Output to a terminal with color support should look something like this:
{"@timestamp":"2021-07-01T14:55:15+02:00","message":"Hello brave world"}
{"@timestamp":"2021-07-01T14:55:15+02:00","message":" testing \"escaping\" and white space "}
{"@timestamp":"2021-07-01T14:55:15+02:00","message":"this goes do stderr"}
{"@timestamp":"2021-07-01T14:55:15+02:00","message":"Linux"}
{"@timestamp":"2021-07-01T14:55:16+02:00","message":"HTTP/2 200 \r\nserver: GitHub.com\r\ndate: Thu, 01 Jul 2021 12:55:10 GMT\r"}
Jq will take care of all the necessary escaping and always produce valid single line JSON-structured messages, regardless of message payload.
Notes
You could make the above setup reusable, by putting the code in its own file and sourcing it at the beginning of scripts that need it.

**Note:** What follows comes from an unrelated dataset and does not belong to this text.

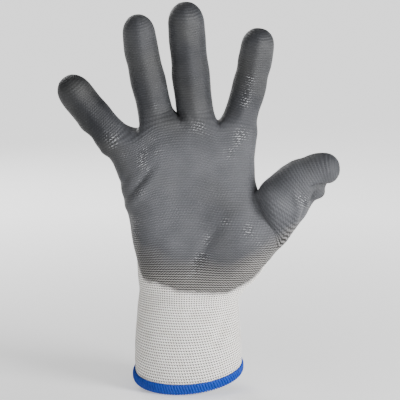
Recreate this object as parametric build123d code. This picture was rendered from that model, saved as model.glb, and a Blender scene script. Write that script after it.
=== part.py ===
from build123d import *
import os
from math import copysign, cos, pi, radians, sin

# One knitted work glove for the right hand, dipped on the palm side, in its worn shape.
# Millimetres. X runs across the palm to the thumb, Z runs from the cuff to the fingertips
# and the palm faces -Y. The origin is the middle of the wrist opening.
#
# Each tube of the glove is a loft through oval sections. A section lies on a plane given
# by its middle, its side direction (across the finger) and its axis (along the finger).
# The front of a section, side x axis, is the palm side, where the film is.

# ---------------------------------------------------------------- driving dimensions
HAND_Y = -8.0  # middle plane of the hand: the cuff runs back from it on its way down
KNIT = 1.2  # thickness of the knitted fabric
FILM = 0.6  # thickness of the dipped film on it
GAP = 0.6  # space between two parts of the glove that turn against each other
ROUND = 2.0  # exponent of an ellipse
SQUARE = 2.6  # exponent of the fuller, squarer oval of the palm
SECTION_POINTS = 16  # points that each oval runs through

# Fingers. Root: middle of the crease, across and up. Leans: how far the three parts
# lean from upright towards the thumb, in degrees. Crease: the same for the root crease.
FINGERS = {
    "index": dict(root=(32.2, 157), leans=(16, 12, 8), crease=4, length=61, width=20.8),
    "middle": dict(root=(5.2, 161), leans=(-7, -5.5, -3.5), crease=-2, length=72.5, width=22.6),
    "ring": dict(root=(-19.8, 160), leans=(-12.5, -11, -8), crease=-5, length=66.5, width=21),
    "little": dict(root=(-46, 146), leans=(-41, -39, -34), crease=-22, length=51, width=21.2),
}
PART_NAMES = ("base", "middle", "tip")
PART_SHARES = (0.38, 0.30, 0.32)  # of the finger's length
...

High precision timestamps cannot be generated natively in jq. If you need millisecond or higher precision on the log event timestamps, there are ways to do it, depending on the shell and command line tools available. If you have bash >= 5, you can modify the log() function so that timestamp string is generated using the expression: $(date +%Y-%m-%dT%H:%M:%S).${EPOCHREALTIME#*[.,]}$(date +%z). You’ll need to pass this as an --arg to jq for each invocation and use it in the JSON template. Also, it is a bit harder to accomplish for the log transformer co-process, because ideally we’d like only a single persistent jq process running, for efficiency reasons and no pipeline buffering.
You could easily expand the structured log messages by adding JSON fields to the jq templates. For example, you could add a level field, to indicate log level. Or a hostname field using the $HOSTNAME shell variable.
Building on the previous point, you could create two separate JSON encoder functions, where one handles stderr messages and logs them at level ERROR, while another one logs regular stdout as level INFO. Then create two co-processes for stdout and stderr, with different jq JSON templates respectively. Finally, redirect main stdout to the first co-process and stderr to the second.
For the log transformer co-process, be aware that pipeline buffering can have unfortunate effects, for instance missing the last log events before script exits. This is why jq is invoked with --unbuffered.